[Start of Source data]
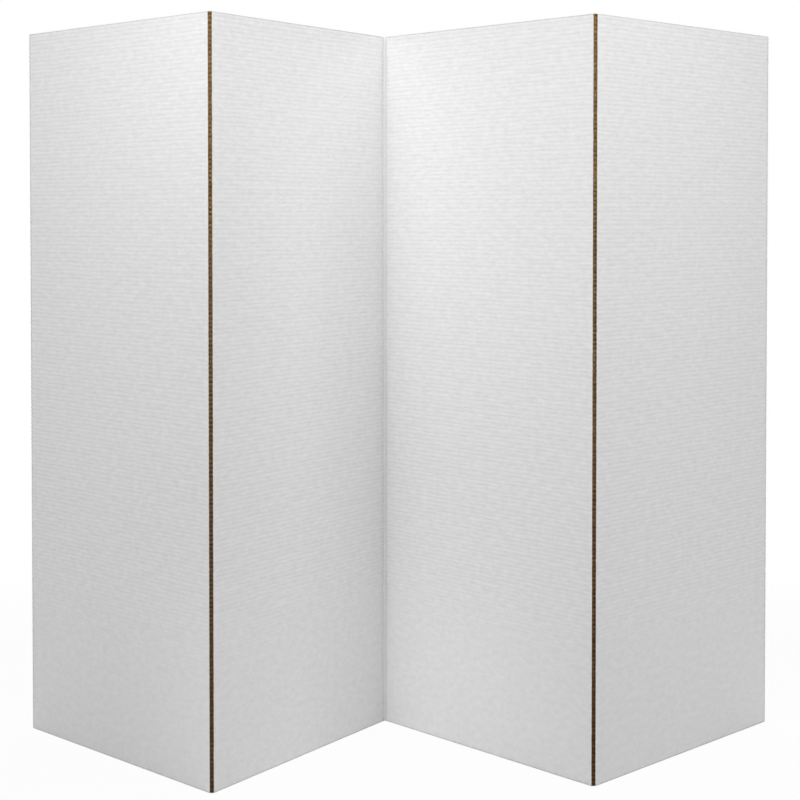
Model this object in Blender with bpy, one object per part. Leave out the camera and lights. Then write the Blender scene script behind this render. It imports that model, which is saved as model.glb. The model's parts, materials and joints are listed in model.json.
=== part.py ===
# Folding screen of white corrugated board: four equal panels standing in a zigzag.
# One sheet makes it. The outer folds are cut through from the front down to the rear liner,
# and the centre fold is a band pressed into the board from the front.
# Metres, +Z up, the front faces -Y, the flutes run level, and the origin is on the floor
# under the middle of the screen.

import math

import bmesh
import bpy
from mathutils import Vector

# The sheet, from fold line to fold line
PANEL_HEIGHT = 1.372
PANEL_WIDTH = 0.635
OUTER_TRIM = 0.002  # the outer panels are this much narrower, so that both can lie folded behind

# The layers of the board
LINER_THICKNESS = 0.0003
MEDIUM_THICKNESS = 0.00025
FLUTE_PITCH = 0.00795
FLUTE_DEPTH = 0.0025  # crest to trough of the medium's middle line
PAPER_GAP = 0.0002  # between layers that are glued, and round a bent liner

# The folds, where the rear liner bends and is the hinge. The bent strip of liner reaches this far
# from its axis, either way.
CUT_BEND_REACH = 0.0007
CREASE_BEND_REACH = 0.0004
BEND_STEPS = 8

# The cut folds
CUT_CORE_SETBACK = 0.0005  # the blade drags the cut flutes back from the fold line
BACK_TO_BACK_GAP = 0.0003  # between the rear faces of two panels folded together

# The pressed band of the centre fold
CRUSHED_CORE_THICKNESS = 0.0018
FACE_TO_FACE_GAP = 0.0013  # between the front faces of two panels folded together
CREASE_CLEARANCE = 0.0003  # left beside the band when it is folded right over

# How far each fold is bent from flat as the screen stands, and how the pressed band is turned
LEFT_FOLD_ANGLE = math.radians(113.5)
CENTRE_FOLD_ANGLE = math.radians(116.0)
RIGHT_FOLD_ANGLE = math.radians(106.5)
BAND_AZIMUTH = math.radians(4.0)

SMOOTH_UNDER = math.radians(40.0)

# Worked out from the sizes above
flute_count = round(PANEL_HEIGHT / FLUTE_PITCH)
half_pitch = PANEL_HEIGHT / flute_count / 2
medium_across = MEDIUM_THICKNESS * math.hypot(half_pitch, FLUTE_DEPTH) / half_pitch
fluting_depth = FLUTE_DEPTH + medium_across
board_thickness = fluting_depth + 2 * (LINER_THICKNESS + PAPER_GAP)
liner_and_gap = LINER_THICKNESS + PAPER_GAP

half_liner = LINER_THICKNESS / 2
cut_axis_offset = BACK_TO_BACK_GAP / 2  # from the rear faces back to the axis of a cut fold
cut_bend_radius = cut_axis_offset + half_liner  # of the liner's middle line
cut_bend_setback = CUT_BEND_REACH + PAPER_GAP

crushed_thickness = CRUSHED_CORE_THICKNESS + 2 * liner_and_gap
crease_setback = crushed_thickness - half_liner + CREASE_CLEARANCE
crease_width = 2 * (board_thickness - half_liner) + FACE_TO_FACE_GAP
crease_bend_setback = CREASE_BEND_REACH + PAPER_GAP
band_setback = half_liner + CREASE_CLEARANCE

inner_width = PANEL_WIDTH - crease_width / 2
outer_width = PANEL_WIDTH - OUTER_TRIM

# How far each layer stops short of the fold line or edge: front liner, fluting, rear liner
SETBACKS = {
    "free": (0.0, 0.0, 0.0),
    "cut": (PAPER_GAP, CUT_CORE_SETBACK, cut_bend_setback),
    "crease": (crease_setback, crease_setback + liner_and_gap, crease_bend_setback),
}


def clear_scene():
    for thing in list(bpy.data.objects):
        bpy.data.objects.remove(thing, do_unlink=True)


def paper_material(name, colour, roughness):
    material = bpy.data.materials.new(name)
    material.use_nodes = True
    shader = material.node_tree.nodes["Principled BSDF"]
    shader.inputs["Base Color"].default_value = (*colour, 1.0)
    shader.inputs["Roughness"].default_value = roughness
    shader.inputs["Metallic"].default_value = 0.0
    return material


def fold_axis(name, parent, x, y, turn):
    """An empty on a fold line. The pieces that turn about the line are its children."""
    axis = bpy.data.objects.new(name, None)
    axis.empty_display_size = PANEL_WIDTH / 4
    bpy.context.scene.collection.objects.link(axis)
    axis.parent = parent
    axis.location = (x, y, 0.0)
    axis.rotation_euler = (0.0, 0.0, turn)
    return axis


def finish_piece(name, mesh, material, parent):
    mesh.materials.append(material)
    piece = bpy.data.objects.new(name, mesh)
    piece.parent = parent
    bpy.context.scene.collection.objects.link(piece)
    return piece


def upright_strip(name, outline, material, parent):
    """A piece of one plan outline, drawn up to the height of the screen."""
    shape = bmesh.new()
    floor = shape.faces.new([shape.verts.new((x, y, 0.0)) for x, y in outline])
    grown = bmesh.ops.extrude_face_region(shape, geom=[floor])
    lifted = [part for part in grown["geom"] if isinstance(part, bmesh.types.BMVert)]
    bmesh.ops.translate(shape, verts=lifted, vec=(0.0, 0.0, PANEL_HEIGHT))
    bmesh.ops.recalc_face_normals(shape, faces=shape.faces)
    mesh = bpy.data.meshes.new(name)
    shape.to_mesh(mesh)
    shape.free()
    mesh.shade_smooth()
    mesh.set_sharp_from_angle(angle=SMOOTH_UNDER)
    return finish_piece(name, mesh, material, parent)


def box_outline(start, end, back, front):
    return [(start, back), (end, back), (end, front), (start, front)]


def bent_liner(name, x, y, side, outside, bend, middle_radius, reach, parent):
    """The strip of bare liner that bends at a fold, seen in plan.

    One leg points against side and the other is turned by bend, each as long as reach. The outside
    of the bend lies at -Y or +Y, as outside says, and middle_radius is from the fold's axis to the
    liner's middle line.
    """
    outer, inner = middle_radius + half_liner, middle_radius - half_liner
    turned = Vector((math.cos(bend), math.sin(bend)))

    def round_axis(radius, angle):
        return Vector((math.sin(angle), -math.cos(angle))) * radius

    angles = [bend * step / BEND_STEPS for step in range(BEND_STEPS + 1)]
    outline = [Vector((-reach, -outer))]
    outline += [round_axis(outer, angle) for angle in angles]
    outline.append(turned * reach + round_axis(outer, bend))
    outline.append(turned * reach + round_axis(inner, bend))
    if inner > 0:
        outline += [round_axis(inner, angle) for angle in reversed(angles)]
    else:
        outline.append(round_axis(inner / math.cos(bend / 2), bend / 2))
    outline.append(Vector((-reach, -inner)))
    placed = [(x + side * point.x, y - outside * point.y) for point in outline]
    upright_strip(name, placed, kraft_liner, parent)


def fluting_sheet(name, start, end, back, material, parent):
    """The corrugated medium: one folded sheet whose ridges run level, crest after trough."""
    middle = back - fluting_depth / 2
    shape = bmesh.new()
    rows = []
    for fold in range(2 * flute_count + 1):
        side = 1 if fold % 2 else -1
        centre = middle - side * FLUTE_DEPTH / 2
        height = PANEL_HEIGHT if fold == 2 * flute_count else fold * half_pitch
        rear, front = centre + medium_across / 2, centre - medium_across / 2
        row = [(start, rear), (end, rear), (end, front), (start, front)]
        rows.append([shape.verts.new((x, y, height)) for x, y in row])
    shape.faces.new(rows[0])
    shape.faces.new(rows[-1])
    for low, high in zip(rows, rows[1:]):
        for this, following in ((0, 1), (1, 2), (2, 3), (3, 0)):
            shape.faces.new((low[this], low[following], high[following], high[this]))
    bmesh.ops.recalc_face_normals(shape, faces=shape.faces)
    mesh = bpy.data.meshes.new(name)
    shape.to_mesh(mesh)
    shape.free()
    return finish_piece(name, mesh, material, parent)


def front_liner_outline(start, end, back, has_lip):
    """The front liner in plan. At a crease it turns down the end of the flutes in a lip."""
    outer = back - board_thickness
    inner = outer + LINER_THICKNESS
    if not has_lip:
        return box_outline(start, end, inner, outer)
    foot = back - liner_and_gap
    bend = start + LINER_THICKNESS
    return [(start, outer), (end, outer), (end, inner), (bend, inner), (bend, foot), (start, foot)]


def layered_panel(panel, parent, side, width, back, near_edge, far_edge):
    """One panel as its three glued layers, drawn from its axis towards side.

    back is the rear face, and the front lies at -Y of it.
    """
    near_front, near_core, near_rear = SETBACKS[near_edge]
    far_front, far_core, far_rear = SETBACKS[far_edge]

    def draw(layer, outline, material):
        placed = [(side * x, y) for x, y in outline]
        upright_strip(f"{panel}_{layer}", placed, material, parent)

    front = front_liner_outline(near_front, width - far_front, back, near_edge == "crease")
    draw("front_liner", front, white_liner)
    ends = (side * near_core, side * (width - far_core))
    fluting_sheet(f"{panel}_fluting", *ends, back - liner_and_gap, kraft_fluting, parent)
    rear = box_outline(near_rear, width - far_rear, back, back - LINER_THICKNESS)
    draw("rear_liner", rear, kraft_liner)


def pressed_band(parent):
    """The centre fold: the band that was pressed flat, with the bent liner at its two edges."""
    back = half_liner
    top = back - crushed_thickness
    under_top = top + LINER_THICKNESS
    foot = back - liner_and_gap
    start, end = band_setback, crease_width - band_setback
    wrap_start, wrap_end = start + LINER_THICKNESS, end - LINER_THICKNESS
    wrap = [
        (start, foot),
        (start, top),
        (end, top),
        (end, foot),
        (wrap_end, foot),
        (wrap_end, under_top),
        (wrap_start, under_top),
        (wrap_start, foot),
    ]
    upright_strip("centre_fold_front_liner", wrap, white_liner, parent)
    core = box_outline(wrap_start + PAPER_GAP, wrap_end - PAPER_GAP, foot, under_top + PAPER_GAP)
    upright_strip("centre_fold_crushed_core", core, crushed_core, parent)
    rear_end = crease_width - crease_bend_setback
    rear = box_outline(crease_bend_setback, rear_end, back, back - LINER_THICKNESS)
    upright_strip("centre_fold_rear_liner", rear, kraft_liner, parent)


def half_screen(name, side, band, crease_x, cut_fold_angle):
    """The inner and outer panel on one side of the pressed band, with the folds that join them."""
    crease_bend = CENTRE_FOLD_ANGLE / 2
    crease = fold_axis(f"centre_fold_{name}_axis", band, crease_x, 0.0, -side * crease_bend)
    fold_x, fold_y = side * inner_width, half_liner + cut_axis_offset
    fold = fold_axis(f"{name}_fold_axis", crease, fold_x, fold_y, side * cut_fold_angle)
    layered_panel(f"{name}_inner", crease, side, inner_width, half_liner, "crease", "cut")
    layered_panel(f"{name}_outer", fold, side, outer_width, -cut_axis_offset, "cut", "free")

    crease_liner = (side, 1, crease_bend, 0.0, CREASE_BEND_REACH)
    bent_liner(f"centre_fold_{name}_hinge", crease_x, 0.0, *crease_liner, band)
    cut_liner = (side, -1, cut_fold_angle, cut_bend_radius, CUT_BEND_REACH)
    bent_liner(f"{name}_fold_hinge", fold_x, fold_y, *cut_liner, crease)


def stand_on_origin(root):
    """Moves the whole screen so that the middle of its outline on the floor is the origin."""
    bpy.context.view_layer.update()
    points = [
        piece.matrix_world @ corner.co
        for piece in bpy.data.objects
        if piece.type == "MESH"
        for corner in piece.data.vertices
    ]
    middle = [(min(p[i] for p in points) + max(p[i] for p in points)) / 2 for i in (0, 1)]
    root.location -= Vector((*middle, 0.0))
    bpy.context.view_layer.update()


clear_scene()

white_liner = paper_material("white_liner", (0.83, 0.83, 0.83), 0.75)
kraft_liner = paper_material("kraft_liner", (0.42, 0.27, 0.14), 0.85)
kraft_fluting = paper_material("kraft_fluting", (0.33, 0.20, 0.10), 0.9)
crushed_core = paper_material("crushed_core", (0.30, 0.18, 0.09), 0.95)

# The cut folds turn about a line a little behind the rear faces, and the creases about one in the
# middle of the rear liner. The band is at the root, and each half of the screen hangs from it.
band_frame = fold_axis("centre_fold_frame", None, 0.0, 0.0, BAND_AZIMUTH)
pressed_band(band_frame)
half_screen("left", -1, band_frame, 0.0, LEFT_FOLD_ANGLE)
half_screen("right", 1, band_frame, crease_width, RIGHT_FOLD_ANGLE)

stand_on_origin(band_frame)
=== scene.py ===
# Looks of the folding screen: white corrugated board, cut folds in front and a pressed fold behind.
# Sizes are in metres. A panel's own axes are u, across it from its fold, d, out of its front, and z.

import json
import math

import bmesh
import bpy
from mathutils import Matrix, Vector


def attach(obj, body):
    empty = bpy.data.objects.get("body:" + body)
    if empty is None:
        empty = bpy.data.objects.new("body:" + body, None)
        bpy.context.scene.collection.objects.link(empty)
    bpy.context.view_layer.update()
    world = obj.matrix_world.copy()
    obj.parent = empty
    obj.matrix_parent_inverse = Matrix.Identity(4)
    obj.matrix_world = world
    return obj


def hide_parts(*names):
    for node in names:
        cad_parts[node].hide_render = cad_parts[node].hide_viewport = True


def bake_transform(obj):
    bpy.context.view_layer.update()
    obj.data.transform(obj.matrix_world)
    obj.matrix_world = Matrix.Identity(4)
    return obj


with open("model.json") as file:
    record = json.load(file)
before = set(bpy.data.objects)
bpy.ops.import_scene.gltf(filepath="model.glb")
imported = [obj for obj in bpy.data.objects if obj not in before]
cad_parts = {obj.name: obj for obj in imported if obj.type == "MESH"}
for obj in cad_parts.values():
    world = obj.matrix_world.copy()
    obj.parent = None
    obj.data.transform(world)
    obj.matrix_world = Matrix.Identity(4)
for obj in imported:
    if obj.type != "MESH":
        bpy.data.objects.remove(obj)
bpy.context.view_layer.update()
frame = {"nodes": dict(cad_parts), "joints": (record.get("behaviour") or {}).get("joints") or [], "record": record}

millimetre = 0.001
linerThickness = 0.3 * millimetre  # of every paper but the fluted one
smoothUnder = 50.0                 # degrees, past which an edge is drawn sharp


# Reading the frame

def jointPlace(name):
    return Vector(next(j for j in frame["joints"] if j["name"] == name)["pos_m"])


# An inner panel runs from a pressed crease to a cut, and an outer one from a cut to a free edge
def readPanel(name, joint):
    front = next(m for m in frame["record"]["mounts"] if m["name"] == name + "_front")
    normal = Vector(front["axis"])
    along = Vector((-normal.y, normal.x, 0))
    pivot = jointPlace(joint)
    if (Vector(front["pos_m"]) - pivot).dot(along) < 0:
        along.negate()
    return {"name": name, "pivot": pivot, "along": along, "normal": normal,
            "body": name + "_panel", "isInner": "inner" in name}


# The pressed band between the two creases of the centre fold
def readBand():
    pivot = jointPlace("centre_fold_left_crease")
    along = (jointPlace("centre_fold_right_crease") - pivot).normalized()
    normal = Vector((along.y, -along.x, 0))
    return {"name": "centre_fold", "pivot": pivot, "along": along, "normal": normal,
            "body": "centre_fold_band"}


def layerPoints(panel, layer):
    return [v.co for v in frame["nodes"][panel["name"] + "_" + layer].data.vertices]


# How far a layer reaches across its panel (u), out of it (d) and up (z)
def spans(panel, layer):
    places = [point - panel["pivot"] for point in layerPoints(panel, layer)]
    across = [p.dot(panel["along"]) for p in places]
    out = [p.dot(panel["normal"]) for p in places]
    up = [p.z for p in places]
    return [(min(side), max(side)) for side in (across, out, up)]


# From a panel's own axes (u, d, z) to the row frame
def toWorld(panel):
    turn = Matrix((panel["along"], panel["normal"], Vector((0, 0, 1)))).transposed()
    return Matrix.Translation(panel["pivot"]) @ turn.to_4x4()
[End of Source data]
> [What you have to do] Return, unchanged, the run of lines above that opens with the line containing "# The cut folds turn" and closes with the line containing "before = set(bpy.data.objects)". Include both.

> [Response to this exercise]
# The cut folds turn about a line a little behind the rear faces, and the creases about one in the
# middle of the rear liner. The band is at the root, and each half of the screen hangs from it.
band_frame = fold_axis("centre_fold_frame", None, 0.0, 0.0, BAND_AZIMUTH)
pressed_band(band_frame)
half_screen("left", -1, band_frame, 0.0, LEFT_FOLD_ANGLE)
half_screen("right", 1, band_frame, crease_width, RIGHT_FOLD_ANGLE)

stand_on_origin(band_frame)
=== scene.py ===
# Looks of the folding screen: white corrugated board, cut folds in front and a pressed fold behind.
# Sizes are in metres. A panel's own axes are u, across it from its fold, d, out of its front, and z.

import json
import math

import bmesh
import bpy
from mathutils import Matrix, Vector


def attach(obj, body):
    empty = bpy.data.objects.get("body:" + body)
    if empty is None:
        empty = bpy.data.objects.new("body:" + body, None)
        bpy.context.scene.collection.objects.link(empty)
    bpy.context.view_layer.update()
    world = obj.matrix_world.copy()
    obj.parent = empty
    obj.matrix_parent_inverse = Matrix.Identity(4)
    obj.matrix_world = world
    return obj


def hide_parts(*names):
    for node in names:
        cad_parts[node].hide_render = cad_parts[node].hide_viewport = True


def bake_transform(obj):
    bpy.context.view_layer.update()
    obj.data.transform(obj.matrix_world)
    obj.matrix_world = Matrix.Identity(4)
    return obj


with open("model.json") as file:
    record = json.load(file)
before = set(bpy.data.objects)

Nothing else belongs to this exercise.